Factors causing formation of Heberden’s Nodes
- Genetic factors: In some families the genes are transmitted and they are seen in generations.
- Any joint already being affected by OA: If a large joint is affected by Osteoarthritis chances of other joints being affected also increases.
- Gout: Erosion and exposure of bones also affects the joints.
- High impact sports: Exercises or sports that are high impact or contain repetitive movements affect joints and increases chance of osteoarthritis.
- Herberden’s node currently has no treatment and 100% cure. The medical treatment lies in the management of symptoms of the patient by giving medicines such as:
- NSAIDS and anti-inflammatory drugs given commonly.
- Analgesics: Ibuprofen and paracetamol can be prescribed.
- Codeine can be given because of its strong pain killer properties.
- Topical medications: Capsaicin creams can help relieve pain and inflammation.
- Lifestyle modification: Losing weight can be helpful in putting on extra weight from the joints and preventing further erosion.
- Physical therapy and exercises: This takes down pressure from the affected joints and helps to reduce friction from them. This reduces the chances of formation of further nodules at least.
- Supportive therapies: Hot or ice packs can be used, transcutaneous electrical nerve stimulation (TENS).

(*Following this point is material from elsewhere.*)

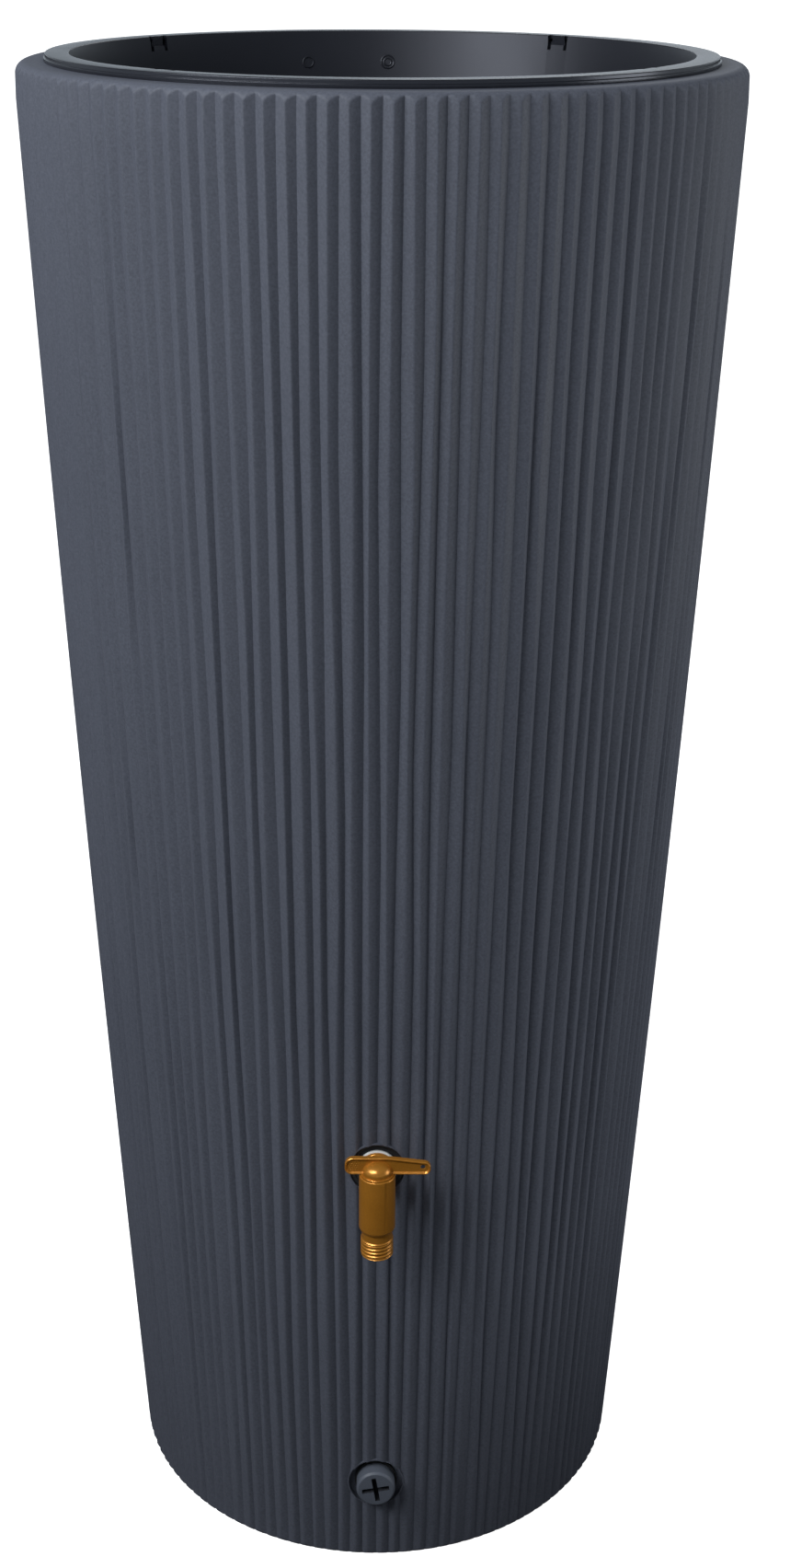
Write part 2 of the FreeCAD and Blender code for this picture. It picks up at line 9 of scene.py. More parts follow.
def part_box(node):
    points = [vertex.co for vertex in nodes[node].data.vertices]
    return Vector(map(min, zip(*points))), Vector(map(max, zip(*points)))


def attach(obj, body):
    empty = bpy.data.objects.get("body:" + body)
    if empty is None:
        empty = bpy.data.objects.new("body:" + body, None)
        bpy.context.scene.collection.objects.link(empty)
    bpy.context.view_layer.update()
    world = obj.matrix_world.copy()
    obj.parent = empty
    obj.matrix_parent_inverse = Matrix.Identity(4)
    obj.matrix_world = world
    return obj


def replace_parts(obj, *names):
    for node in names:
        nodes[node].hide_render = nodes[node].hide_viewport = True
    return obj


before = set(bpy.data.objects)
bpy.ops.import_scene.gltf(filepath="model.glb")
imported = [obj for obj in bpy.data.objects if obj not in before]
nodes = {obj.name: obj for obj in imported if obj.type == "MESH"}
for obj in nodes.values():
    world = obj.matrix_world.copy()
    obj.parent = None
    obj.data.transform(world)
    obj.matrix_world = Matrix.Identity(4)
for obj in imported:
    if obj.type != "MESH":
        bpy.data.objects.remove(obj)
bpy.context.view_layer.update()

# ---------------------------------------------------------------------------
# Camera
# It stands in front of the tap, a little above the rim, and looks slightly down.
# The lens is shifted down so that the tall barrel fills the frame.
# ---------------------------------------------------------------------------


def add_object(name, data):
    made = bpy.data.objects.new(name, data)
    bpy.context.scene.collection.objects.link(made)
    return made


camera = add_object("camera", bpy.data.cameras.new("camera"))
bpy.context.scene.camera = camera
camera.data.sensor_width = 36.0
camera.data.lens = 51.757
camera.data.shift_y = -0.2066
camera.data.clip_end = 60.0
CAMERA_DISTANCE, CAMERA_HEIGHT = 1.8861, 1.4173
CAMERA_DOWN, CAMERA_ROLL, CAMERA_YAW = 0.2522, 0.00664, 0.0065
camera.location = (0.0, -CAMERA_DISTANCE, CAMERA_HEIGHT)
aim = Matrix.Rotation(-CAMERA_YAW, 4, "Z") @ Matrix.Rotation(math.pi / 2 - CAMERA_DOWN, 4, "X")
camera.rotation_euler = (aim @ Matrix.Rotation(CAMERA_ROLL, 4, "Z")).to_euler()

# ---------------------------------------------------------------------------
# Studio
# A pale floor and a pale room, a wide soft light on the left, weak ones all round, and a small one that
# only the tap catches. A low black screen round the barrel, which the camera doesn't see, keeps light off
# its foot.
# ---------------------------------------------------------------------------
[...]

- Surgery is not done usually but done in extreme cases and can result in removal of excess bone and the reformation of bone and joint.
Incidence of Rheumatoid arthritis and nodules varies worldwide but its rate has been increasing specially in older age groups.
In America 71/100,000 people are diagnosed with rheumatoid arthritis each year.
Hormones play a vital role in preventing and triggering the factors that cause Rheumatoid arthritis. It is seen more in women as compared to men.
A rise is seen at the age of 30 and peaks at 60 in women but later on in men’s life. In the U.S. 3.6% men and 1.7% women are affected annually. However age is no rule to this disease it is also seen in children.
A study conducted in Europe in 2019 showed that Osteoarthritis of Knee joint was 576/100,000 in females and 419/100,000 in males.
Furthermore, Osteoarthritis of hands in women prevailed around 226/100,000and 134/100,000 in men.
Are Nodules Worrisome?
Nodules or bumps on fingers are usually not to be worried until or unless they become painful or hinder daily life activities, put pressure on nerves or are in a sensitive location you can consult a doctor. Its okay to leave them as it is if they cause no problem. However, it may cause trouble to some due to cosmetic reasons and can be treated accordingly.
Rheumatoid nodules are not a rare complication of rheumatoid arthritis. They usually appear under skin, at joints and rarely develop at vague places internally. Certain modifiable and non-modifiable risk factors play a huge role and can be modified on time to slow down the progress of disease. There is no 100% cure to this disease but the symptoms are manageable.
Heberden nodes are seen in osteoarthritis in which there is wear and tear and erosion of bones and joints that results in formation of nodes. Osteoarthritis cannot be treated fully but managed and improvement of osteoarthritis improves nodules.
Also, make sure to check out my post on BEST Elliptical For Arthritis | Are Ellipticals Good for Arthritis?
Heberden nodes are seen in case of Osteoarthritis mostly and sometimes with gout and Rheumatoid arthritis as well. They can also be managed by medicines and therapies though not 100% cure is there. Underlying causative disease needs to be treated and managed to decrease and slow down the progression.